Per la Procura, non vi è dubbio di essere davanti ad una situazione «pericolosa»: «Difatti - si apprende ancora - la condizione del sito depone per la sussistenza di un serio e potenziale pericolo di inquinamento delle matrici ambientali - suolo, sottosuolo e aria - sia a causa dell’infiltrazione degli agenti atmosferici e della conseguente formazione di percolato da rifiuto, sia in considerazione della possibile aerodispersione delle fibre di amianto contenute nei pannelli in fibrocemento abbandonati».
Ma altre sorprese le riservano anche i capannoni. Nella parte finale di uno di essi, quello più grande, «è stata riscontrata la presenza di numerose ecoballe (rifiuti compattati verosimilmente di origine urbana) e di altri cumuli di rifiuti di ardua classificazione, anche a causa del fatto che sono stati interessati di recente da un incendio», divampato nel 2018. Il sospetto degli inquirenti è che siamo di fronte ad «una gestione illecita di tali materiali, avvenuta in tempi non troppo remoti e/o ancora in atto, aspetti tutti da approfondire». Dopo l’incendio del 2018, l’area era già stata interessata da un sopralluogo dell’Arpacal.
Arpacal che in questi giorni è tornata insieme ai Vigili del fuoco. I tre tecnici incaricati hanno effettuato preliminarmente un esame radiometrico per appurare eventuale presenza di materiale radioattivo. Puntualmente ritrovato, tanto che si parla di «situazione piuttosto allarmante», dato che sul lato ovest dell’area la rilevazione ha restituito valori di radioattività «di gran lunga superiori alla norma».
I tecnici hanno sottolineato la necessità di un tempestivo intervento per «la messa in sicurezza e bonifica della zona, sulla quale dovranno essere eseguite opportune e specifiche scarificazioni e perforazioni, onde poi poter procedere all’individuazione ed alla caratterizzazione della fonte contaminante».
Nello specifico, scrivono i tecnici dell’Arpacal: «Le rivelazioni radiometriche di tipo campale presentano un sito in cui il livello di radioattività medio è in sintonia con il fondo radioattivo del territorio vibonese ad un metro di altezza dal suolo, tranne che in una zona definita come area calda, dal punto di vista radiologico. Nel sito è stata individuata una zona calda in cui dall’analisi spettrale risulta la presenza di radio 226 (226Ra) con un’attività importante su una superficie di circa 30 metri quadrati».

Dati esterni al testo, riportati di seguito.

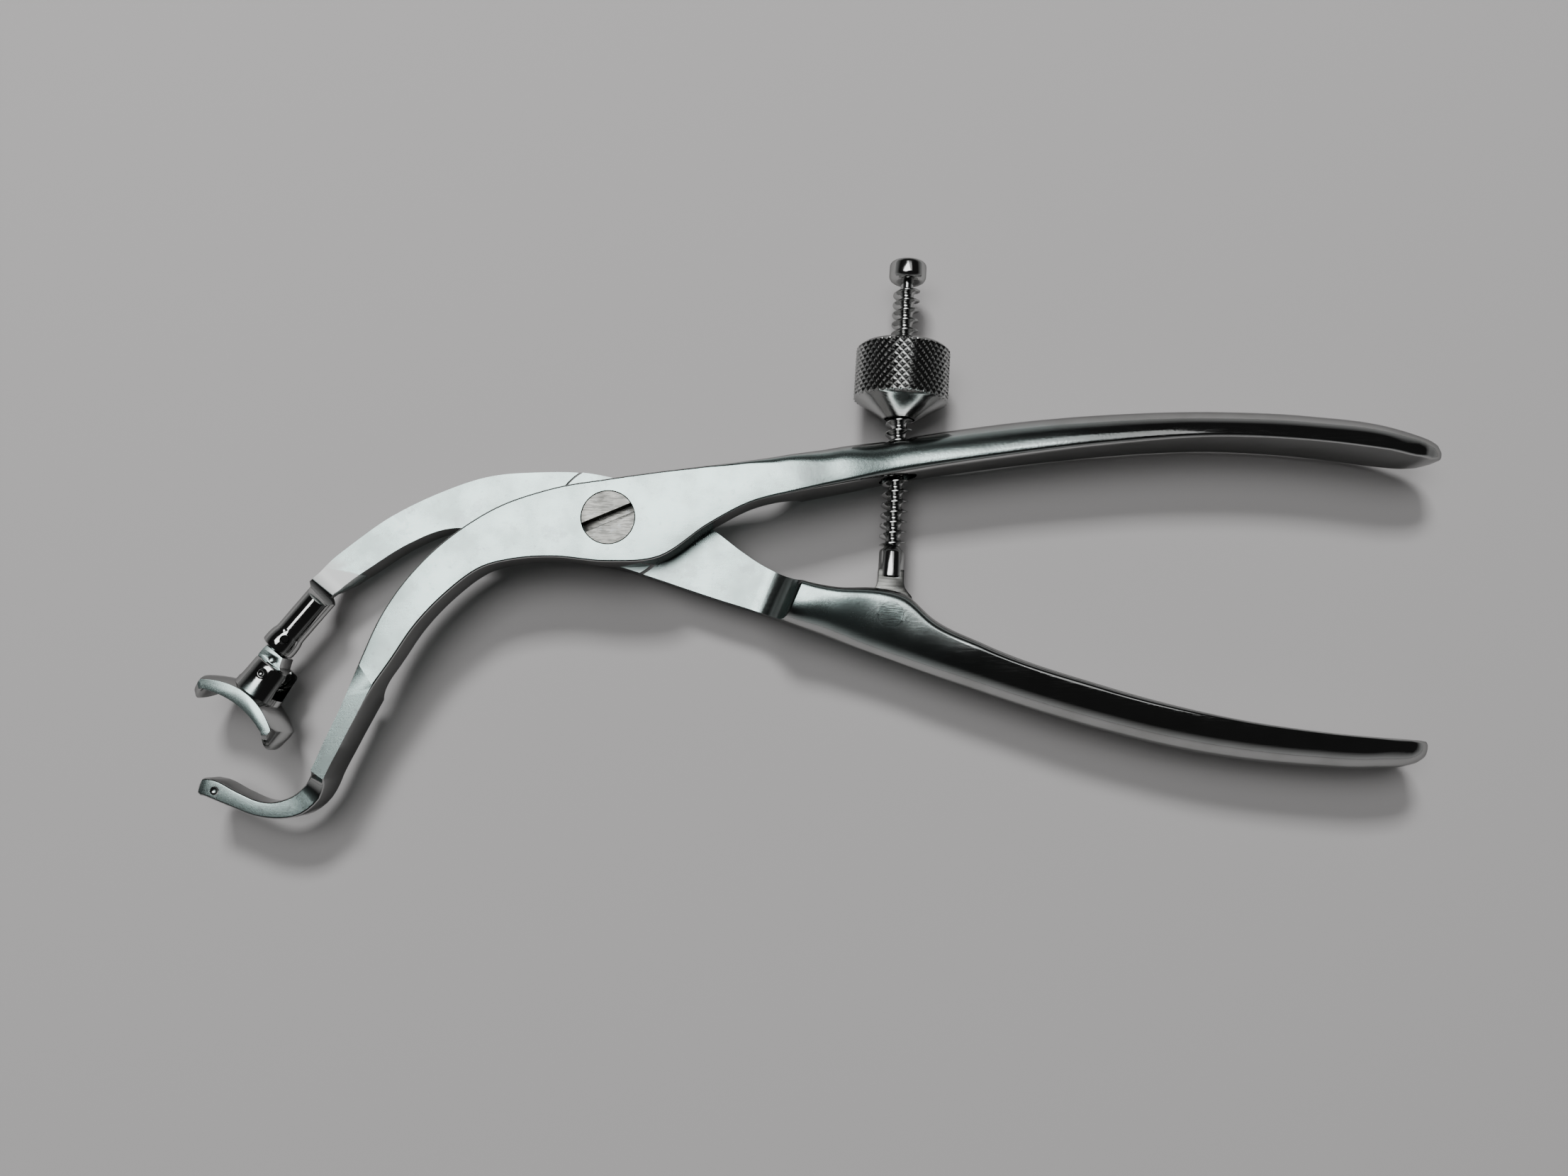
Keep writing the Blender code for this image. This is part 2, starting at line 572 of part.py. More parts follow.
def make_swivel(material, axis):
    """Post that turns in the stem, with the tongue that the foot tilts on, and the pins that hold it in."""
    post = turned("swivel_post", (
        (0.0, POST_TOP),
        (POST_R, POST_TOP),
        (POST_R, RETAINER_GROOVE_TOP),
        (POST_NECK_R, RETAINER_GROOVE_TOP),
        (POST_NECK_R, RETAINER_GROOVE_TOP - RETAINER_GROOVE_LENGTH),
        (POST_R, RETAINER_GROOVE_TOP - RETAINER_GROOVE_LENGTH),
        (POST_R, -POST_DEPTH),
        (0.0, -POST_DEPTH),
    ), 24)
    finish(post, material, parent=axis)
    half = TONGUE_HALF_THICKNESS
    rings = [
        [(low, -half, height), (high, -half, height), (high, half, height), (low, half, height)]
        for height, low, high in TONGUE_SIDES
    ]
    boolean(post, cutter(lofted("tongue", rings), axis), "UNION")
    turn = (math.radians(90.0), 0.0, 0.0)
    spot = (-FOOT_PIN_ASIDE, 0.0, FOOT_PIN_ALONG)
    end = cylinder("tongue_end", TONGUE_END_R, -half, half)
    boolean(post, cutter(placed(end, spot, turn), axis), "UNION")
    hole = cylinder("tongue_hole", FOOT_PIN_R + FIT, -4.0, 4.0, 20)
    boolean(post, cutter(placed(hole, spot, turn), axis))
    for i in range(RETAINER_COUNT):
        pin = cylinder(f"swivel_retainer_{i + 1}", RETAINER_R, POST_NECK_R + FIT, STEM_RING_R - 0.3, 12)
        finish(placed(pin, (0.0, 0.0, RETAINER_HEIGHT), retainer_turn(i)), material, parent=axis)


def saddle_outline(depth):
    """The foot's outline at one depth from its middle plane, from -1 to 1: back, claw, face, claw."""
    bulge = 1.0 - depth * depth
    span = FOOT_HALF_SPAN + 0.9 * bulge
    steps = [k / 4.0 for k in range(-4, 5)]
    back = [(span * u, 3.5 + 2.2 * u * u - 0.7 * bulge * (1.0 - 0.5 * u * u)) for u in steps]
    face = [((span - 1.1) * u, 5.6 + 1.1 * u * u) for u in reversed(steps)]
    claw = 7.0 + 2.1 * bulge
    return back + [(span - 0.7, claw)] + face + [(-span + 0.7, claw)]


def make_foot(material, axis):
    """Clawed saddle with the fork that holds the tongue, and the pin through both."""
    depths = [k / 4.0 for k in range(-4, 5)]
    rings = [[(x, depth * FOOT_HALF_DEPTH, z) for x, z in saddle_outline(depth)] for depth in depths]
    saddle = finish(lofted("foot_saddle", rings), material, parent=axis)
    fork = cylinder("fork", FORK_START_R, FORK_START, FORK_END, TURN_STEPS, FORK_END_R)
    boolean(saddle, cutter(fork, axis), "UNION")
    gap = TONGUE_HALF_THICKNESS + FIT
    slot = box("fork_slot", (-6.0, -gap, -3.0), (6.0, gap, TONGUE_END_R + 0.35))
    boolean(saddle, cutter(slot, axis))
    across = (math.radians(90.0), 0.0, 0.0)
    hole = cylinder("foot_pin_hole", FOOT_PIN_R + FIT, -5.0, 5.0, 20)
    cutter(placed(hole, rotation=across), axis)
    boolean(saddle, hole)
    pin = cylinder("foot_pin", FOOT_PIN_R, -FOOT_PIN_HALF_LENGTH, FOOT_PIN_HALF_LENGTH, 20)
    finish(placed(pin, rotation=across), material, parent=axis)


# ---------------------------------------------------------------- assembly

satin = steel("satin_steel", 0.72, 0.35)
polished = steel("polished_steel", 0.75, 0.12)
inner = steel("inner_steel", 0.45, 0.4)

spindle_axis = axis_empty("spindle_axis", SPINDLE_PIN, SPINDLE_DIRECTION)
swivel_axis = axis_empty("swivel_axis", SWIVEL_ORIGIN, SWIVEL_DIRECTION)
along = Vector(SWIVEL_DIRECTION).normalized()
aside = Vector((-along.y, along.x))
foot_pin = Vector(SWIVEL_ORIGIN) + along * FOOT_PIN_ALONG + aside * FOOT_PIN_ASIDE
foot_axis = axis_empty("foot_axis", foot_pin, FOOT_DIRECTION)

make_hook_arm(satin)
make_foot_arm(satin, swivel_axis, spindle_axis)
make_pivot_screw(satin)
make_spindle(polished, spindle_axis)
make_end_cap(polished, spindle_axis)
make_nut(polished, inner, spindle_axis)
make_swivel(polished, swivel_axis)
make_foot(polished, foot_axis)
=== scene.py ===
"""Plate-holding forceps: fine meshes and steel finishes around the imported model.

Lengths in the shapes are millimetres, and each mesh is scaled to metres once. Places and axes come
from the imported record's joints.
"""

import json
import math

import bmesh
import bpy
from mathutils import Matrix, Vector


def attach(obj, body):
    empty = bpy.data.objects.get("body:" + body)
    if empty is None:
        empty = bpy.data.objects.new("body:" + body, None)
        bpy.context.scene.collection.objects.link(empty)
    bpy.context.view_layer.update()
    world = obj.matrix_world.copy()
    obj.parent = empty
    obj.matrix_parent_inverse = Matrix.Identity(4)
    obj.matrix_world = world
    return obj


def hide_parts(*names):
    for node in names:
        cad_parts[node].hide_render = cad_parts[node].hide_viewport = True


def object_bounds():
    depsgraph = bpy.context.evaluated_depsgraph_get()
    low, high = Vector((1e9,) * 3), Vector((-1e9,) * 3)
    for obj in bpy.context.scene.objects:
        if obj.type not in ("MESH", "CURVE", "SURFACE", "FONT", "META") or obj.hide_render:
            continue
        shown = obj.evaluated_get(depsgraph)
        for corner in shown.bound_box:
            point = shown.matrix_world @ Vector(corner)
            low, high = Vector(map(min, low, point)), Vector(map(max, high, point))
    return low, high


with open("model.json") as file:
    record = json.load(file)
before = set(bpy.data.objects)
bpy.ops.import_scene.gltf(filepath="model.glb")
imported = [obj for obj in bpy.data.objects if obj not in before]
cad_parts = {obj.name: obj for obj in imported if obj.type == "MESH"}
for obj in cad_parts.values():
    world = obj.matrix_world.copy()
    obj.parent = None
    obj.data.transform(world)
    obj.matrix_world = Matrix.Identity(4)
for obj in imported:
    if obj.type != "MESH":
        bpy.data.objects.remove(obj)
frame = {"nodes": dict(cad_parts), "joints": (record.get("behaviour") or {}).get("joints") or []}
CAD_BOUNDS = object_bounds()

MM = 0.001
JOINTS = {joint["name"]: joint for joint in frame["joints"]}
MID_Z = 5.5                 # centre plane of jaws, handles and spindle
FRONT_Z = 11.0
LAP_Z = 5.4                 # where the two lapped faces meet
LAP_GAP = 0.08
SCREW_HEAD_R = 4.05
SCREW_HEAD_DEPTH = 2.4
SCREW_SHANK_R = 2.5
SCREW_SLOT_ANGLE = math.radians(23.0)
SEAM = 0.05                 # fine gap round a pin or a screw head
SCRATCH_STRETCH = 14.0      # how many times longer a scratch is than wide


# ---------------------------------------------------------------- mesh helpers

def axis_matrix(origin_m, direction):
    """A frame whose Z lies along a direction in the joint's plane, and whose Y points backwards."""
    dx, dy = Vector(direction[:2]).normalized()
    turn = Matrix(((dy, 0.0, dx), (-dx, 0.0, dy), (0.0, -1.0, 0.0))).to_4x4()
    return Matrix.Translation(Vector(origin_m)) @ turn


SPINDLE = axis_matrix(JOINTS["spindle_swing"]["pos_m"], JOINTS["nut_travel"]["axis"])
SWIVEL = axis_matrix(JOINTS["foot_swivel"]["pos_m"], JOINTS["foot_swivel"]["axis"])
FOOT = axis_matrix(JOINTS["foot_tilt"]["pos_m"], (-0.58, -0.815))
PIN_IN_SWIVEL = SWIVEL.inverted() @ Vector(JOINTS["foot_tilt"]["pos_m"]) / MM
WORLD = Matrix.Identity(4)
ACROSS = Matrix.Rotation(math.radians(90.0), 4, "X")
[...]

In ogni caso, dall’analisi di alcune situazioni, come le condizioni dell’asfalto, gli esperti sostengono che «non vi sia allo stato un rischio di aumento della componente dell’esposizione radiologica legata all’inalazione e/o ingestione di particolato atmosferico contaminato»; però, «non conoscendo la natura geometrica e il tipo di posa della sorgente individuata», nulla si può dire circa la «eventuale contaminazione della falda acquifera». Ma in definitiva, anche se si trattasse di «radionuclide naturale», andrebbe comunque trovata una soluzione di smaltimento diversa, perché la situazione, così com’è, «presenta un elevato rischio potenziale di contaminazione delle persone e della natura».